Like Stafi, Acala, and Snowfork, Polkastarter is looking to capitalize on this precise dynamic.
Unpacking Polkadot’s Uniswap: Polkastarter
The team behind Polkastarter has referenced time and again its similarities to Uniswap. In this comparison, they hope to highlight the advantages of building a similar product outside of Ethereum. These advantages are primarily scalability and interoperability.
In August, Gavin Wood confirmed that the Polkadot network could sustain 1,000 transactions per second (TPS), far outpacing Ethereum’s performance. The network also allows any blockchain to tap these scalability features by becoming a parachain.
Parachains refer to a design term within the Polkadot ecosystem where an elected network of validators secures distinct blockchains. Instead of attracting validators to secure a chain, projects can leverage Polkadot’s community of validators.
These parachains would also be able to interact with one another with little effort.
For the uninitiated, Ethereum-based DEXes can only support ERC-20 tokens. Any project building outside of this standard is not able to use Uniswap. Polkastarter is hoping to bring multi-chain token swaps to the broader crypto world.
However, this design is not as battle-tested as Ethereum, and the TPS metrics are only the result of internal tests.
These theoretical advantages have also hosted a series of direct competitors to Polkastarter. At the time of press, four other DEXes are being built on Polkadot. They are Rai.Finance, Polkaswap, Polkadex, and Zenlink.
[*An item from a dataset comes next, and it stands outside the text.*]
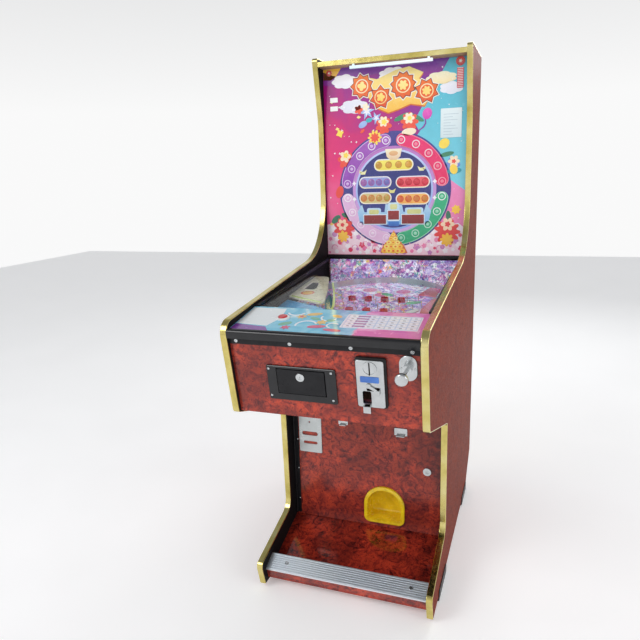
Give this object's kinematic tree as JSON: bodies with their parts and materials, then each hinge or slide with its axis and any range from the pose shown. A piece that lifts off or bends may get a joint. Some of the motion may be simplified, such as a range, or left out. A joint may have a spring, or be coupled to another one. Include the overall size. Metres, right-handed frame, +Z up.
{
  "type": "pachinko machine",
  "caption": "Upright ball game cabinet with a tilted glazed playfield, art head, pull plunger, coin entry, drawer and a pedestal door with a payout cup.",
  "frame": {"origin": "bottom centre of the whole machine's box, on the floor", "axes": "+Z up, +X to the player's right, +Y from the front towards the back"},
  "size_m": [0.586, 1.2203, 1.76],
  "materials": {
    "burl_laminate": "glossy red-brown burl laminate",
    "side_laminate": "satin dark red-brown laminate",
    "deck_laminate": "high-gloss red-brown laminate",
    "plain_board": "unfinished board",
    "playfield": "printed lacquered board",
    "gold_moulding": "metallic gold plastic",
    "black_plastic": "black, satin",
    "black_gloss": "black, glossy",
    "apron_print": "printed control apron",
    "art_panel": "printed translucent art panel",
    "glass": "clear",
    "white_plastic": "white, glossy",
    "red_plastic": "red, glossy",
    "yellow_plastic": "yellow, glossy",
    "grey_plastic": "light grey, glossy",
    "chrome": "polished",
    "brushed": "brushed",
    "dark_steel": "black enamel",
    "aluminium": "ribbed, satin",
    "brass": "polished nails",
    "steel_ball": "polished balls",
    "zinc": "zinc plated"
  },
  "bodies": {
    "cabinet": {"side_panel_left": "side_laminate", "side_panel_right": "side_laminate", "edge_moulding_left": "gold_moulding", "edge_moulding_right": "gold_moulding", "glide_feet": "black_plastic", "base_board": "plain_board", "toe_deck": "deck_laminate", "kick_board": "burl_laminate", "step_plate": "aluminium", "underside_board": "side_laminate", "roof_board": "plain_board", "header_moulding": "gold_moulding", "back_panels": "plain_board", "front_panel": "burl_laminate", "screw_strip": "dark_steel", "front_moulding": "black_gloss", "apron_panel": "apron_print", "button_bezel": "white_plastic", "coin_box_bezel": "black_gloss", "coin_plate": "chrome", "coin_mech_body": "black_plastic", "plunger_housing": "chrome", "playfield_board": "playfield", "playfield_pins": "brass", "playfield_pockets": "red_plastic", "ball_guides": "brushed", "corner_arch": "grey_plastic", "playfield_glass": "glass", "glass_channels": "black_plastic", "steel_balls": "steel_ball", "backglass": "art_panel", "lamp_board": "plain_board", "light_bar": "white_plastic", "rear_hinge_fixed": "zinc", "door_strike": "zinc", "door_hinge_fixed_leaf": "dark_steel", "door_hinge_pin": "zinc", "power_box": "zinc", "payout_hopper": "zinc", "cabinet_screws": "chrome"},
    "plunger": {"plunger_rod": "chrome", "plunger_knob": "chrome", "plunger_spring": "zinc"},
    "start_button": {"button_cap": "red_plastic"},
    "reject_lever": {"coin_reject_lever": "chrome"},
    "drawer": {"coin_drawer": "dark_steel", "drawer_lock_body": "chrome"},
    "drawer_key": {"drawer_lock_plug": "chrome"},
    "front_door": {"lower_door": "burl_laminate", "door_hinge_moving_leaf": "dark_steel", "door_lock_body": "chrome", "payout_cup": "yellow_plastic", "service_plate": "brushed", "door_tabs": "chrome"},
    "front_door_key": {"door_lock_plug": "chrome"},
    "back_door": {"rear_door": "plain_board", "rear_hinge_moving": "zinc", "rear_lock_body": "chrome"},
    "back_door_key": {"rear_lock_plug": "chrome"},
    "hopper_wheel": {"hopper_disc": "zinc"}
  },
  "joints": [
    {"name": "plunger_pull", "type": "slide", "parent": "cabinet", "child": "plunger", "axis": [0, -0.9986, -0.0523], "range_m": [0, 0.055], "stiffness_N_per_m": 250, "springref_m": -0.03, "deforming": ["plunger_spring"]},
    {"name": "button_press", "type": "slide", "parent": "cabinet", "child": "start_button", "axis": [0, 0.1529, -0.9882], "range_m": [0, 0.0035], "stiffness_N_per_m": 400, "springref_m": -0.003},
    {"name": "reject_push", "type": "hinge", "parent": "cabinet", "child": "reject_lever", "pos_m": [0.13, -0.51593, 0.79933], "axis": [0, 0.9826, 0.1857], "range_deg": [0, 22], "stiffness_Nm_per_rad": 0.05, "springref_deg": -22.92},
    {"name": "drawer_slide", "type": "slide", "parent": "cabinet", "child": "drawer", "axis": [0, -0.9826, -0.1857], "range_m": [0, 0.18]},
    {"name": "drawer_key_turn", "type": "hinge", "parent": "drawer", "child": "drawer_key", "pos_m": [-0.065, -0.51275, 0.804], "axis": [0, -0.9826, -0.1857], "range_deg": [0, 90]},
    {"name": "front_door_swing", "type": "hinge", "parent": "cabinet", "child": "front_door", "pos_m": [-0.2662, -0.09552, 0.32], "axis": [0, 0, -1], "range_deg": [0, 90]},
    {"name": "front_door_key_turn", "type": "hinge", "parent": "front_door", "child": "front_door_key", "pos_m": [0.217, -0.09212, 0.348], "axis": [0, -1, 0], "range_deg": [0, 90]},
    {"name": "back_door_swing", "type": "hinge", "parent": "cabinet", "child": "back_door", "pos_m": [-0.266, 0.60708, 1.15], "axis": [0, 0, 1], "range_deg": [0, 110]},
    {"name": "back_door_key_turn", "type": "hinge", "parent": "back_door", "child": "back_door_key", "pos_m": [0.236, 0.60588, 1.15], "axis": [0, -1, 0], "range_deg": [0, 90]},
    {"name": "hopper_spin", "type": "hinge", "parent": "cabinet", "child": "hopper_wheel", "pos_m": [0.06, 0.15088, 0.166], "axis": [0, -0.342, 0.9397], "continuous": true}
  ]
}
One of the key ways that Polkastarter is attempting to distinguish itself is by improving the current “Initial DEX Offering” (IDO) model.
Reimagining the IDO With Polkastarter
The IDO was initially pitched as a fundraising tool meant to place a higher priority on the community.
For the original Initial Coin Offering (ICO), VC firms and hedge funds would enjoy outsized returns but only due to their status. The next iteration, the Initial Exchange Offering (IEO), meant that large centralized exchanges were the sole gatekeepers of which projects could raise funds on their platform.
Again, a project’s community, no matter its desires, were left out of these arrangements.
This year, Compound, bZx, and Universal Market Access (UMA) Protocol all launched an IDO on Uniswap. Unfortunately, these launches were far from fool-proof.
Each team created Uniswap pools with both ETH and their respective token proportionate to the target token price. Anyone with a Web 3 wallet could then go to Uniswap and purchase the token. This mechanism was eventually manipulated by bots to front-run the rest of the market, as seen in the bZx sale.
How someone made a million dollar in 30 min?
1. Wait for BZRX news for uniswap listing.
2. Write a smart contract that buys token on Uniswap
3. Spam eth network to others can't get in with failed txs
— Roman S (@rstormsf) July 13, 2020
It has ultimately become clear that though the Uniswap fundraising method is unique, it may be too permissionless. Crypto enthusiasts are renowned for their ability to game any opportunity possible, especially if there is money at stake.
It's more that Uniswap is a poor place to do a popular token sale. Leaving out the front running bots, volatility combined with high gas fees is just killer. Buying the token for double its current worth is my fault. I just wanted to get in on the fun for once and it backfired.
— skynet.eth 🦇🔊 (@cryptokeeper8) July 14, 2020
Polkastarter is thus hoping to improve this particular mechanism by offering teams slightly more control over a sale.
In a Telegram AMA on Oct. 8, the CEO of Polkastarter, Daniel Stockhaus, said:
“Our MVP will start with Fixed Price Swaps, so any Pool will be able to set the exact price of their token and know exactly, if the token pool is sold in full, how much they will get in return. They will be able to set parameters, like maximum amount of investment per user, make it private via password or whitelisting and a few other features.”
None of these features are currently available at press time, however. According to the team’s roadmap, an Ethereum-based beta version will go live this winter.
The platform will then be ported to Polkadot in 2021. At that time, Polkastarter will also allow teams to add KYC capabilities to their pools.
The POLS Token and Community
Polkastarter’s native POLS token doubles as a governance token and is used to pay for network fees. To use Polkastarter, users will also need to hold POLS.
So far, the token has only been used as a means of raising funds for the project. Once launched, the team has announced staking and liquidity mining opportunities for POLS.
The team is led by CEO Daniel Stockhaus and CTO Tiago Martins. They are joined by advisors John Patrick Mullin of MD Labs and Matthew Dibb, the COO of Stack Funds.
A large community of funds also backs Polkastarter.
Beyond the founding team, investors, and formal investors, Polkastarter has also landed several partnerships throughout the crypto ecosystem. So far, these partners include Mantra DAO and DIA.
John Patrick Mullin is also a co-founder of Mantra DAO and an advisor to Rio DeFi.
Final Thoughts on Polkastarter
At first glance, Polkastarter appears to be answering the crypto community’s concerns around Ethereum. Though this has changed as of late, expensive and slow transactions plagued the number two network throughout the summer.
As such, many have begun searching for alternatives.
Polkadot and various Layer 2 solutions are leading this charge. And projects like Polkastarter have made a bet that users will follow them away from Ethereum.
It remains to be seen whether this will actually happen.
Disclosure: One or more members of the Crypto Briefing Management team are investors in Polkastarter and Stafi. The company (Decentral Media Inc.) owns POLS and FIS.